— Input —
■ ■ ■ ■ ■
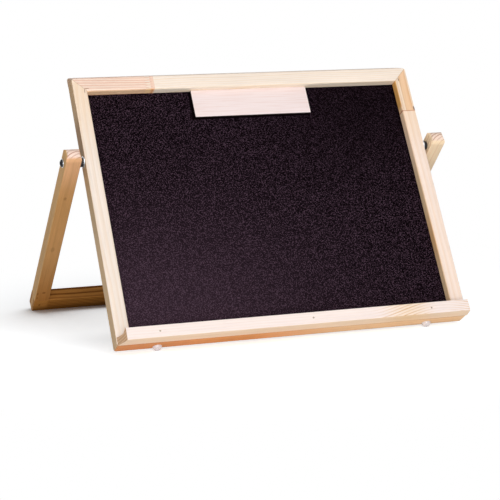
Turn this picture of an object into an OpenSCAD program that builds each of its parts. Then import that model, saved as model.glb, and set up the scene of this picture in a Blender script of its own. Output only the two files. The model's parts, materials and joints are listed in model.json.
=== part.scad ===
// Tabletop easel for children: a chalkboard in a mitred pine frame, leaning on a U-shaped stand
// that turns on two bolts. Millimetres, +X along the board, +Y to the back, +Z up. The origin is on
// the table, at the middle of the easel's footprint.

/* [Frame] */
// Width of the board, outside the frame
board_w = 500; // [360:1:900]
// Height of the board, along its face
board_h = 389; // [330:1:700]
// Face width of the frame stock
stock_w = 20; // [18:0.5:40]
// Depth of the frame stock, front to back
stock_d = 22; // [20:0.5:40]
// How far the board leans back from upright, in degrees
lean = 31; // [20:1:45]
// Radius at the board's four outer corners
corner_r = 4; // [1:0.5:8]
// Rounding of the frame's outer long edges and inner back edge
frame_arris = 1.2; // [0.4:0.1:2]
// Rounding of the frame's inner front edge
sight_arris = 2.4; // [0.4:0.1:4]

/* [Chalkboard panel] */
// Thickness of the panel
panel_t = 3; // [2:0.5:5]
// Depth of the panel's face below the frame's face
panel_recess = 12; // [6:0.5:14]
// Depth of the groove that holds the panel
groove_depth = 5.5; // [4:0.5:8]
// Room between the panel's edge and the bottom of its groove
panel_play = 0.5; // [0.2:0.1:1.5]

/* [Finger joints] */
// Length of the fingers along the grain
finger_len = 10; // [6:1:15]
// Distance from one finger to the next
finger_pitch = 4; // [3:0.5:6]
// Width of a finger's blunt tip
finger_tip = 0.6; // [0.3:0.1:1]
// Start of the top rail's joint, from the board's left side
rail_joint_at = 103; // [40:1:150]
// Start of the right stile's joint, from the board's bottom edge
stile_joint_at = 320; // [285:1:340]
// Width of the chip that has broken off the right stile's outermost finger
chip_w = 3; // [1:0.5:6]

/* [Corner wedges] */
// Length of one arm of a V-shaped corner wedge
wedge_arm = 4.5; // [3:0.5:6]
// Sheet thickness of a wedge
wedge_t = 0.6; // [0.4:0.1:1]
// How deep a wedge is driven in from the back
wedge_depth = 6; // [4:0.5:7]
// Distance of the first wedge from the board's outer edges
wedge_in = 4.5; // [4:0.5:6]
// Step from the first wedge to the second
wedge_step = 6; // [5.5:0.5:8]

/* [Chalk tray] */
// Height of the tray at its front lip
tray_h = 16.7; // [14:0.1:30]
// Depth of the tray, front to back
tray_d = 20; // [16:0.5:40]
// Height of the tray's floor
tray_floor = 11.5; // [8:0.5:12]
// Width of the lip's flat top
lip_top = 1.4; // [1:0.1:3]
// Depth taken by the slope behind the lip
lip_slope = 4.2; // [2:0.1:6]
// Hollow of the tray's floor, for a stick of chalk
tray_hollow = 0.8; // [0.3:0.1:2]
// Rounding of the tray's front edges
tray_arris = 1.2; // [0.4:0.1:2]
// How far the left end is cut back at the front
end_cut_left = 8.5; // [0:0.5:12]
// How far the right end is cut back at the front
end_cut_right = 3.2; // [0:0.1:12]
// Distance of the tray's ends from the sides of the board
tray_inset = 1; // [0:0.5:10]

/* [Tray nails] */
// Shank diameter of a nail
nail_d = 1.6; // [1:0.1:2.5]
// Head diameter of a nail
nail_head_d = 2.6; // [2:0.1:4]
// Head thickness of a nail
nail_head_t = 0.8; // [0.4:0.1:1.5]
// Length of a nail under its head
nail_len = 32; // [26:1:38]
// Height of the nails on the tray's front
nail_up = 8.5; // [5:0.5:10]
// Place of the left nail, from the board's left side
nail_left = 54; // [25:1:120]
// Place of the middle nail, to the right of the board's middle
nail_mid = 16; // [0:1:40]
// Place of the right nail, from the board's right side
nail_right = 61; // [25:1:120]

/* [Plaque] */
// Width of the bare plywood plaque
plaque_w = 172; // [80:1:240]
// Height of the plaque
plaque_h = 41.5; // [20:0.5:80]
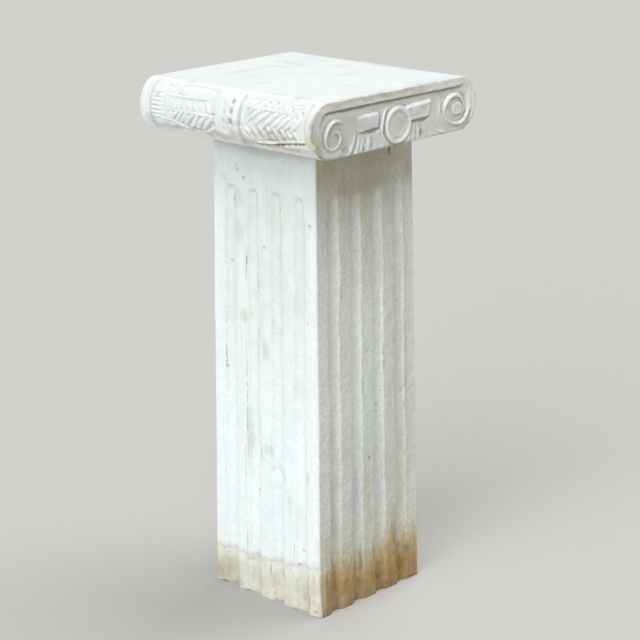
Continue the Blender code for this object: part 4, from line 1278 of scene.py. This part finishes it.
■ ■ ■ ■ ■
— What the exercise asks —
Write the complete data out, exactly as above.

— Written response —
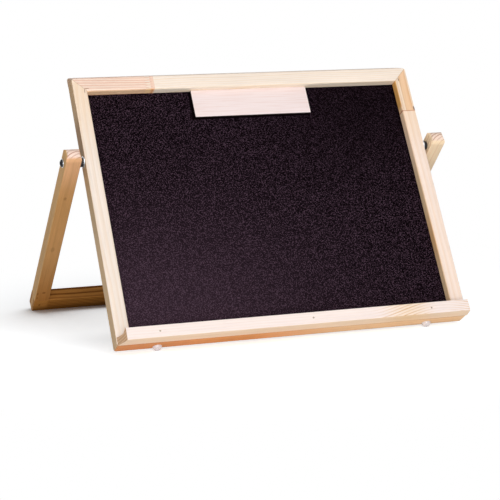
Turn this picture of an object into an OpenSCAD program that builds each of its parts. Then import that model, saved as model.glb, and set up the scene of this picture in a Blender script of its own. Output only the two files. The model's parts, materials and joints are listed in model.json.
=== part.scad ===
// Tabletop easel for children: a chalkboard in a mitred pine frame, leaning on a U-shaped stand
// that turns on two bolts. Millimetres, +X along the board, +Y to the back, +Z up. The origin is on
// the table, at the middle of the easel's footprint.

/* [Frame] */
// Width of the board, outside the frame
board_w = 500; // [360:1:900]
// Height of the board, along its face
board_h = 389; // [330:1:700]
// Face width of the frame stock
stock_w = 20; // [18:0.5:40]
// Depth of the frame stock, front to back
stock_d = 22; // [20:0.5:40]
// How far the board leans back from upright, in degrees
lean = 31; // [20:1:45]
// Radius at the board's four outer corners
corner_r = 4; // [1:0.5:8]
// Rounding of the frame's outer long edges and inner back edge
frame_arris = 1.2; // [0.4:0.1:2]
// Rounding of the frame's inner front edge
sight_arris = 2.4; // [0.4:0.1:4]

/* [Chalkboard panel] */
// Thickness of the panel
panel_t = 3; // [2:0.5:5]
// Depth of the panel's face below the frame's face
panel_recess = 12; // [6:0.5:14]
// Depth of the groove that holds the panel
groove_depth = 5.5; // [4:0.5:8]
// Room between the panel's edge and the bottom of its groove
panel_play = 0.5; // [0.2:0.1:1.5]

/* [Finger joints] */
// Length of the fingers along the grain
finger_len = 10; // [6:1:15]
// Distance from one finger to the next
finger_pitch = 4; // [3:0.5:6]
// Width of a finger's blunt tip
finger_tip = 0.6; // [0.3:0.1:1]
// Start of the top rail's joint, from the board's left side
rail_joint_at = 103; // [40:1:150]
// Start of the right stile's joint, from the board's bottom edge
stile_joint_at = 320; // [285:1:340]
// Width of the chip that has broken off the right stile's outermost finger
chip_w = 3; // [1:0.5:6]

/* [Corner wedges] */
// Length of one arm of a V-shaped corner wedge
wedge_arm = 4.5; // [3:0.5:6]
// Sheet thickness of a wedge
wedge_t = 0.6; // [0.4:0.1:1]
// How deep a wedge is driven in from the back
wedge_depth = 6; // [4:0.5:7]
// Distance of the first wedge from the board's outer edges
wedge_in = 4.5; // [4:0.5:6]
// Step from the first wedge to the second
wedge_step = 6; // [5.5:0.5:8]

/* [Chalk tray] */
// Height of the tray at its front lip
tray_h = 16.7; // [14:0.1:30]
// Depth of the tray, front to back
tray_d = 20; // [16:0.5:40]
// Height of the tray's floor
tray_floor = 11.5; // [8:0.5:12]
// Width of the lip's flat top
lip_top = 1.4; // [1:0.1:3]
// Depth taken by the slope behind the lip
lip_slope = 4.2; // [2:0.1:6]
// Hollow of the tray's floor, for a stick of chalk
tray_hollow = 0.8; // [0.3:0.1:2]
// Rounding of the tray's front edges
tray_arris = 1.2; // [0.4:0.1:2]
// How far the left end is cut back at the front
end_cut_left = 8.5; // [0:0.5:12]
// How far the right end is cut back at the front
end_cut_right = 3.2; // [0:0.1:12]
// Distance of the tray's ends from the sides of the board
tray_inset = 1; // [0:0.5:10]

/* [Tray nails] */
// Shank diameter of a nail
nail_d = 1.6; // [1:0.1:2.5]
// Head diameter of a nail
nail_head_d = 2.6; // [2:0.1:4]
// Head thickness of a nail
nail_head_t = 0.8; // [0.4:0.1:1.5]
// Length of a nail under its head
nail_len = 32; // [26:1:38]
// Height of the nails on the tray's front
nail_up = 8.5; // [5:0.5:10]
// Place of the left nail, from the board's left side
nail_left = 54; // [25:1:120]
// Place of the middle nail, to the right of the board's middle
nail_mid = 16; // [0:1:40]
// Place of the right nail, from the board's right side
nail_right = 61; // [25:1:120]

/* [Plaque] */
// Width of the bare plywood plaque
plaque_w = 172; // [80:1:240]
// Height of the plaque
plaque_h = 41.5; // [20:0.5:80]
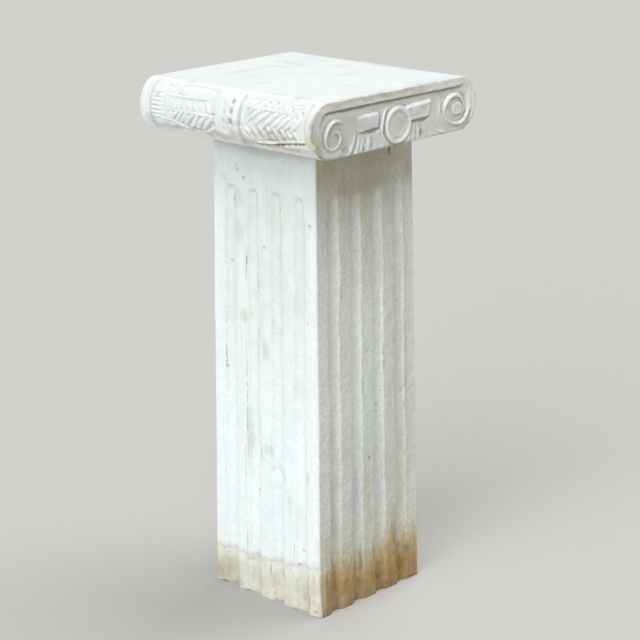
Continue the Blender code for this object: part 4, from line 1278 of scene.py. This part finishes it.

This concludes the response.